## begin Data lines

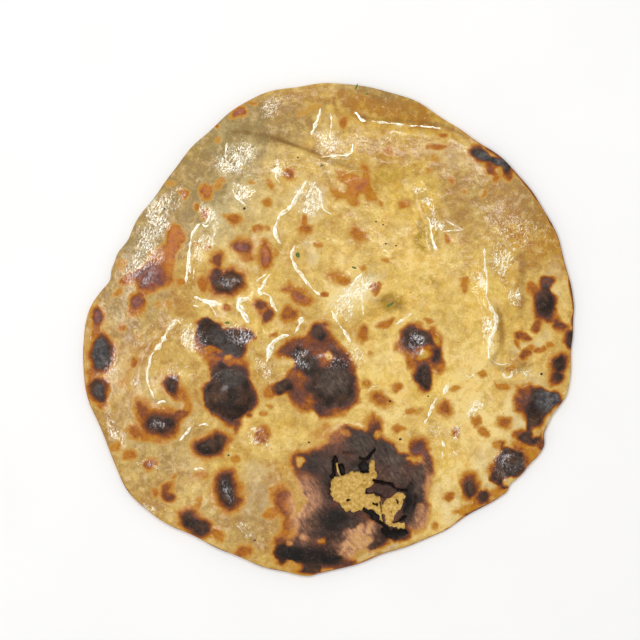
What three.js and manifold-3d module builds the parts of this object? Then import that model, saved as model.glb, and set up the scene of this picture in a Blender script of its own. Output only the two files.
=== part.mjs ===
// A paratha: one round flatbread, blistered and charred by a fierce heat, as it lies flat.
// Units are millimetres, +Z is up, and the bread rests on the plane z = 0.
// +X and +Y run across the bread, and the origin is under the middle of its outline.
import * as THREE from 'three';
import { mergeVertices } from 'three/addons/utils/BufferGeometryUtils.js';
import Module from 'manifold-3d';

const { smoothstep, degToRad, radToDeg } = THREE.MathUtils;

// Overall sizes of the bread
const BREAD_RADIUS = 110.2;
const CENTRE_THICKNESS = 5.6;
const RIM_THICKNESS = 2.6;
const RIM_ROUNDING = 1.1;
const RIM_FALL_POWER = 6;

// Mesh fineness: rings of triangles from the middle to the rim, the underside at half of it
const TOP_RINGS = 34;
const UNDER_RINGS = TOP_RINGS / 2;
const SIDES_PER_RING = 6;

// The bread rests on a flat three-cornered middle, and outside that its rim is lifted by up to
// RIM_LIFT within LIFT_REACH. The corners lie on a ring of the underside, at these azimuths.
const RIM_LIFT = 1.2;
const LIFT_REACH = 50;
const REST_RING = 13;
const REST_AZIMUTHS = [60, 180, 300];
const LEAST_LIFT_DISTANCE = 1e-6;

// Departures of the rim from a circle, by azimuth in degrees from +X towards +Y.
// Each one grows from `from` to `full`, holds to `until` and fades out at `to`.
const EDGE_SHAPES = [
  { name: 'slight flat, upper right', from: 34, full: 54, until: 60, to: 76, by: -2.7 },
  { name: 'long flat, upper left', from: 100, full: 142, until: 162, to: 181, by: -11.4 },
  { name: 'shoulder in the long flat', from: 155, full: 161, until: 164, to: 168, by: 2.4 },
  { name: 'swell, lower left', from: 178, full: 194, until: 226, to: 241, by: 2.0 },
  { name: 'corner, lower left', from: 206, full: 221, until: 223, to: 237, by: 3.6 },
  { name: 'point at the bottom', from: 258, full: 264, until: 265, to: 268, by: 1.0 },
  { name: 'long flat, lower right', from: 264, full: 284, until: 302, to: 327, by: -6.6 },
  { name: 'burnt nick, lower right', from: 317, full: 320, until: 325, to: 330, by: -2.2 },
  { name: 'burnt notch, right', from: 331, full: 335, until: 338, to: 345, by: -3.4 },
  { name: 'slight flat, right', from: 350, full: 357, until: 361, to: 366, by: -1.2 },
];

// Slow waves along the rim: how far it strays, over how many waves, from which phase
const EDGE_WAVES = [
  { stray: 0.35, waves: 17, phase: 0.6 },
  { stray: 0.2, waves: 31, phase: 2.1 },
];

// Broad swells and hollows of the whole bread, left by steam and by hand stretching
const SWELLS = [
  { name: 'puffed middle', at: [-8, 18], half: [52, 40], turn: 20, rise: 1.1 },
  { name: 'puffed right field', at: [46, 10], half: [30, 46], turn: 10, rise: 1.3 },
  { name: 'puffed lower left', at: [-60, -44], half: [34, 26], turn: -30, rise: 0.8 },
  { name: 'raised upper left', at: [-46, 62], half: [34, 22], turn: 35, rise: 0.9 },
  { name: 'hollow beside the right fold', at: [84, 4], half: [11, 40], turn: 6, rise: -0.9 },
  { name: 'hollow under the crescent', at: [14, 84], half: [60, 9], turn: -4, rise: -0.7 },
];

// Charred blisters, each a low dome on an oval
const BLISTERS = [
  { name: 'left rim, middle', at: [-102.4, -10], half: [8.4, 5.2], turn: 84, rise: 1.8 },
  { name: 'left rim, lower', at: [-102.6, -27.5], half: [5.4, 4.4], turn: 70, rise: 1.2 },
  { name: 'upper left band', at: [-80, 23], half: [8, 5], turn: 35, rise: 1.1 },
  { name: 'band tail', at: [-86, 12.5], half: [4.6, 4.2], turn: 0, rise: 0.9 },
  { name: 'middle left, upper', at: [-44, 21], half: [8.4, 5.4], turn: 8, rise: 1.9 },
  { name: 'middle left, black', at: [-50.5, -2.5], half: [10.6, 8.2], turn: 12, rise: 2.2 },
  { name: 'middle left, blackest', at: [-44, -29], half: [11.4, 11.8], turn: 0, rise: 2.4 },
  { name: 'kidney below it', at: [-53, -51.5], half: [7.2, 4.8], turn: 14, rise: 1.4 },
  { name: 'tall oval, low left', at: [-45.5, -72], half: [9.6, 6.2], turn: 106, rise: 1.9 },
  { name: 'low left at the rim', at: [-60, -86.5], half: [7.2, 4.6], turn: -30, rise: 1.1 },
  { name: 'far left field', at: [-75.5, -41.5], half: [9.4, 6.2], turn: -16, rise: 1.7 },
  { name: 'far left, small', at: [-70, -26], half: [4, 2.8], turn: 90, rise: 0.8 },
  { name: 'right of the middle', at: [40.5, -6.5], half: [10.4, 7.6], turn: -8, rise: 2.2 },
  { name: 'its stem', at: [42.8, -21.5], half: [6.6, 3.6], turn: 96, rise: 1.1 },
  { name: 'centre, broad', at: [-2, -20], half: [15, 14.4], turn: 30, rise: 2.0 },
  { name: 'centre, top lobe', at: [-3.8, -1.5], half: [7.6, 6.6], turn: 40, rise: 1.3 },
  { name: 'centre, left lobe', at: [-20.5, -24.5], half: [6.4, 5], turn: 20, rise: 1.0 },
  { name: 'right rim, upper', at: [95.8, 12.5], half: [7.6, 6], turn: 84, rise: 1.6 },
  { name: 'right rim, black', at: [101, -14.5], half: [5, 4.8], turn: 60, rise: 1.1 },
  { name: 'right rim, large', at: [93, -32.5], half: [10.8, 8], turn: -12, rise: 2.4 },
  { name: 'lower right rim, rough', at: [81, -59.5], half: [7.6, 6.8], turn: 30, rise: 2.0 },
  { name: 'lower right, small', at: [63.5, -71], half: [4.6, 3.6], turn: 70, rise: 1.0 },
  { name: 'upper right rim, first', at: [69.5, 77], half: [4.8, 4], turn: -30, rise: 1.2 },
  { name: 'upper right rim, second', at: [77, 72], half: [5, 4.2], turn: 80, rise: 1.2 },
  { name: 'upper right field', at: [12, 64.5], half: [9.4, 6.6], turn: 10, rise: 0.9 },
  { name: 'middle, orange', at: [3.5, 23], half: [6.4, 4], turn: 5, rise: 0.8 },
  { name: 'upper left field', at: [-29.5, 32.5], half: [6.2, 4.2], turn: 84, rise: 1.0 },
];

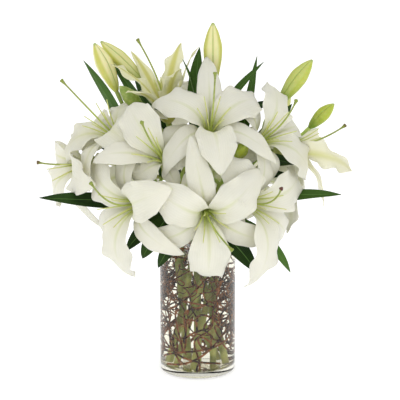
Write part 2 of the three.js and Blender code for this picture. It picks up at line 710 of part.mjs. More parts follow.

## end Data lines

§ **Request**: Beginning at the top of the data, extract each line through the line containing "const SIDES_PER_RING = 6;" and return those lines exactly, with nothing added.

§ **Task response**:
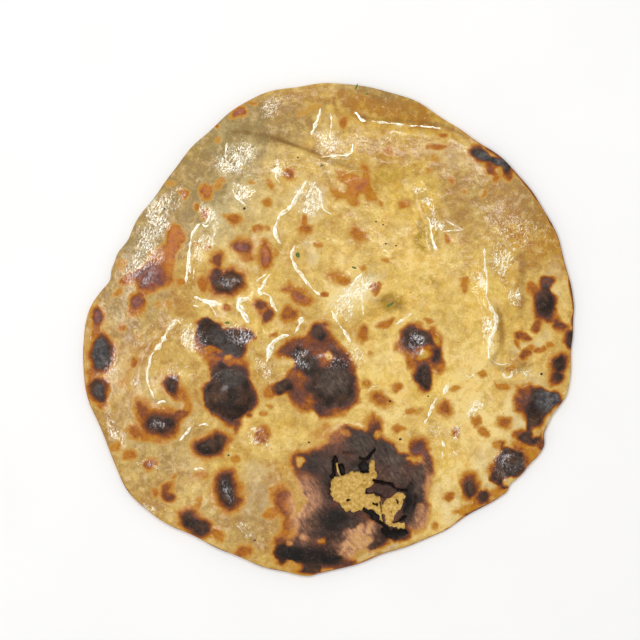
What three.js and manifold-3d module builds the parts of this object? Then import that model, saved as model.glb, and set up the scene of this picture in a Blender script of its own. Output only the two files.
=== part.mjs ===
// A paratha: one round flatbread, blistered and charred by a fierce heat, as it lies flat.
// Units are millimetres, +Z is up, and the bread rests on the plane z = 0.
// +X and +Y run across the bread, and the origin is under the middle of its outline.
import * as THREE from 'three';
import { mergeVertices } from 'three/addons/utils/BufferGeometryUtils.js';
import Module from 'manifold-3d';

const { smoothstep, degToRad, radToDeg } = THREE.MathUtils;

// Overall sizes of the bread
const BREAD_RADIUS = 110.2;
const CENTRE_THICKNESS = 5.6;
const RIM_THICKNESS = 2.6;
const RIM_ROUNDING = 1.1;
const RIM_FALL_POWER = 6;

// Mesh fineness: rings of triangles from the middle to the rim, the underside at half of it
const TOP_RINGS = 34;
const UNDER_RINGS = TOP_RINGS / 2;
const SIDES_PER_RING = 6;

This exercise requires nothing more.